Vanity of vanities, saith the Preacher, vanity of vanities; all is vanity.
This may be considered as the one text of Solomon's whole discourse. He takes this for his subject; and all that follows is in confirmation of it. And Reader! I beseech you, as you pass along, to mark with me the opposite to this vanity, which is found in Christ. You will discover, in exact proportion, that as all Solomon advanceth in his subject, so the proof of the vanity of everything out of Christ, tends in confirmation of it, and the contrast will be of the durable riches and righteousness found in Christ.
What profit hath a man of all his labour which he taketh under the sun? (4) One generation passeth away, and another generation cometh: but the earth abideth forever. (5) The sun also ariseth, and the sun goeth down, and hasteth to his place where he arose. (6) The wind goeth toward the south, and turneth about unto the north; it whirleth about continually, and the wind returneth again according to his circuits. (7) All the rivers run into the sea; yet the sea is not full; unto the place from whence the rivers come, thither they return again. (8) All things are full of labour; man cannot utter it: the eye is not satisfied with seeing, nor the ear filled with hearing. (9) The thing that hath been, it is that which shall be; and that which is done is that which shall be done: and there is no new thing under the sun. (10) Is there anything whereof it may be said, See, this is new? it hath been already of old time, which was before us. (11) There is no remembrance of former things; neither shall there be any remembrance of things that are to come with those that shall come after.
Nothing can be more beautiful, by way of illustrating the Preacher's text and doctrine, than the representation of the things here chosen. What is the labour of one man, or the indolence of another? To what purpose are the ills of the poor, or the pleasures of the rich? let the different objects of their different pursuits, be looked into, and the ultimate end of all is one and the same; namely, all are directed to make provision for the flesh, to fulfil the lusts thereof, Romans 13:14. But while the fashions of the world, with all its different pursuits, end in vanity; let the subject be considered as it relates to Christ, and here all things become certain, solid, and substantial. Everlasting profit here will be found in that pursuit, which is directed in labouring for the bread that perisheth not. And let what will of worldly generations pass away, and others of the same kind succeed them; yet the children of Christ shall continue, and their seed shall be established before the Lord. Psalms 102:28.

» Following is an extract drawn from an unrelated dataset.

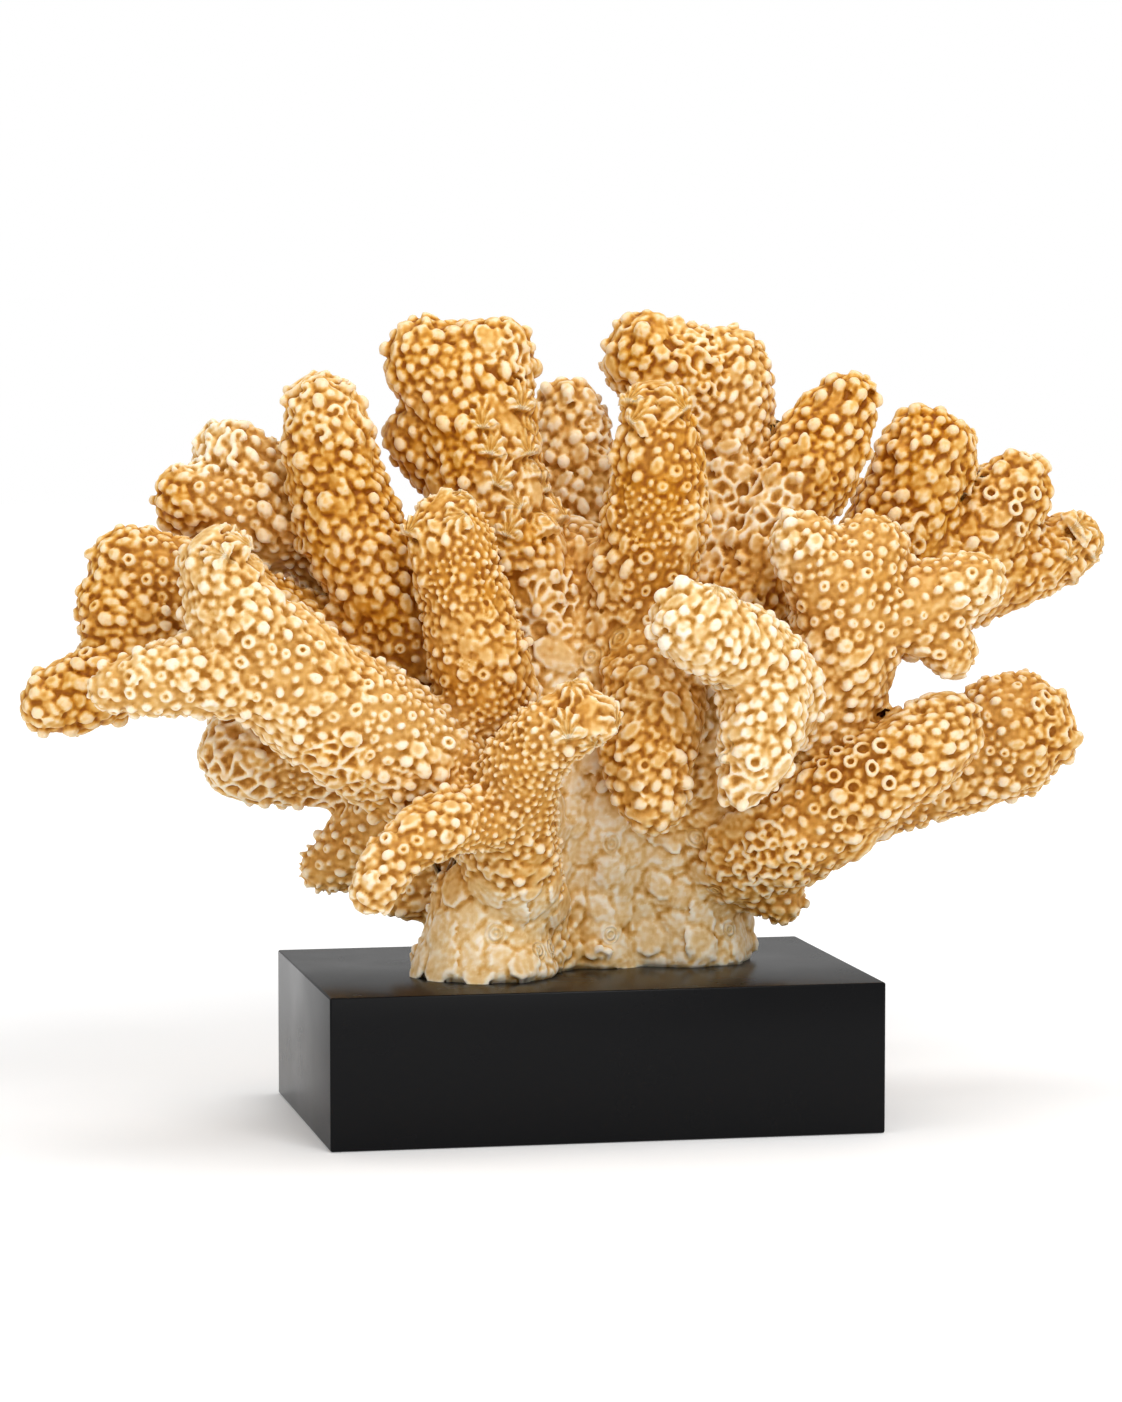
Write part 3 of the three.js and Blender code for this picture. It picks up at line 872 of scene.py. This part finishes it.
def nearestSkin(points):  # the body face under each point, and the height above it
    tree = BVHTree.FromPolygons(smooth.tolist(), quads.tolist())
    under = np.empty(len(points), int)
    height = np.empty(len(points))
    for i, p in enumerate(points.tolist()):
        place, normal, under[i], _ = tree.find_nearest(p)
        height[i] = (Vector(p) - place).dot(normal)
    return under, height


def relaxed(points, pairs, rounds):
    return np.stack([spread(points[:, axis], pairs, rounds) for axis in range(3)], 1)


ribPlans = {  # the lines on a growth: how they run, and how many turns to each unit of its half width
    "fan": ("rays", 2.2),
    "terrace": ("around", 2.2),
}


def linesAt(points):  # where a point lies in the lines of the growth under it, and how clear they are
    centres, axes, plans = [], [], []
    for shape, plan in ribPlans.items():
        places, side, along, up, size = rows[shape]
        centres.append(places + up * size[:, 2:] * 0.4)
        axes.append(np.stack([side / size[:, :1], along / size[:, 1:2]], 1))
        plans += [plan] * len(places)
    centres, axes = np.concatenate(centres), np.concatenate(axes)
    tree = treeOf(centres)
    nearest = np.array([tree.find(p)[1] for p in points.tolist()])
    across, along = ((axes[nearest, i] * (points - centres[nearest])).sum(1) for i in range(2))
    reach = np.hypot(across, along)
    ways = {"rays": np.arctan2(across, along + 1.0), "around": reach}
    way = np.array([plan[0] for plan in plans])[nearest]
    turns = np.array([plan[1] for plan in plans])[nearest]
    phase = turns * sum(value * (way == name) for name, value in ways.items())
    clear = np.clip((1.1 - reach) / 0.3, 0, 1)
    return phase, clear


def shades(points, normals, pairs, under, height, relief):  # tone and paleness of the coat
    plan = coatPlan
    ground = skinTone[quads[under]].mean(1)
    # painted shade and highlight by height: low skin keeps the ground tone, tops take the top tone
    lift = np.clip(height / plan["top"], 0, 1)
    lift = lift * lift * (3 - 2 * lift)
    paleness = pale[quads[under]].mean(1)
    tone = ground + (plan["paintedTopTone"] - ground) * lift + plan["paleLift"] * (paleness - plan["paleMiddle"])
    hollow = ((neighbourMean(points, pairs) - points) * normals).sum(1) / plan["hollow"]
    hollow = spread(hollow, pairs, 2)
    # painted shade in fine creases and painted highlight on convex rims, from how far each point lies below
    # or above its neighbours
    tone -= plan["fineCreasePaintedShade"] * np.clip(hollow, 0, 1.6) + plan["rimPaintedHighlight"] * np.clip(hollow, -1, 0)
    # painted shade in the broad creases and a little painted highlight on what stands proud
    tone += plan["reliefPaintedShadeAndLight"] * np.clip(relief / plan["crease"], -1.2, 0.6)
    return np.clip(tone, 0, 1), paleness


def joinedTo(place, quads, points, wanted):  # the wanted faces in one patch with the one nearest the place
    patch = quads[wanted]
    reached = np.zeros(len(points), bool)
    reached[patch[np.linalg.norm(points[patch].mean(1) - place, axis=1).argmin()]] = True
    before = 0
    while reached.sum() > before:
        before = reached.sum()
        reached[patch[reached[patch].any(1)]] = True
    return reached[quads].all(1)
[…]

I the Preacher was king over Israel in Jerusalem. (13) And I gave my heart to seek and search out by wisdom concerning all things that are done under heaven: this sore travail hath God given to the sons of man to be exercised therewith. (14) I have seen all the works that are done under the sun; and, behold, all is vanity and vexation of spirit. (15) That which is crooked cannot be made straight: and that which is wanting cannot be numbered. (16) I communed with mine own heart, saying, Lo, I am come to great estate, and have gotten more wisdom than all they that have been before me in Jerusalem: yea, my heart had great experience of wisdom and knowledge. (17) And I gave my heart to know wisdom, and to know madness and folly: I perceived that this also is vexation of spirit. (18) For in much wisdom is much grief: and he that increaseth knowledge increaseth sorrow.
In these verses are contained what must ever be considered as the grand part of a sermon, where the doctrine is brought to proof, and where the subject doth not rest upon mere saying a thing is so, but the most undeniable evidences are given of it: Solomon brings forward his witness in proof. Here is a man produced, who lived it all over himself, and proved it to be very vanity. He surly was well qualified to make trial: for he possessed more than any man before him ever did; to make trial of. He had riches, wealth, strength, opulence, servants, and every requisite to make life happy, if happiness could consist in the abundance of the things which a man possessed. And Solomon super-added to all these, an extent of knowledge and wisdom, far superior to every other, to seek and contrive that which might best promise success in the attainment. But what was the result? The Preacher still abides by his text, and in the conclusion declares, that he perceived that this also became vexation of spirit. Reader! do not fail to make your own observations as you go, and if the Spirit of wisdom be your Teacher, the conclusion of Solomon will correspond with your own: and his sentiment will be echoed in your heart, in relation to all earthly pursuits: Vanity of vanities, saith the Preacher; all is vanity!
PAUSE, my soul, over this Chapter; and when thou hast gathered together, into one point of view, the several weighty truths contained in it, sit down and sum up the very solemn lessons which it reads to thee. Vanity of vanities, indeed, are all the pursuits of human life, however diversified they may be: for where Christ is not, there can be nothing solid, nothing substantial. And could the world, amidst its numberless avocations and amusements, hear but the voice which speaks loudly and unceasingly in exit, they would hear an echo to Solomon's words in every instance, Though all are in pursuit of happiness; all err in that pursuit. And whether it be the rich, or the great, or the vain, or the noble, the close is the same to all. The deep saith it is not in me: and the sea saith it is not with me. It cannot be gotten for gold; neither shall silver be weighed for the price thereof.
From all the vanities, and follies, and pursuits of life, do thou, my soul, turn to Jesus. He saith, and the truth is unquestionable, I will cause those that love me to inherit substance, and I will fill their measures. Precious, precious Jesus! be thou my portion; for in thee I shall enjoy all things. And whether men speak well, or speak ill; whether creatures smile, or frown: whether my frames are bright, or dark; lively, or dull; yet Jesus, and his salvation, is a portion to live upon forever. And on thee, Lord, therefore, may my soul fix, and dwell and rejoice in thee, as my only good here, and my everlasting happiness to all eternity hereafter. Amen.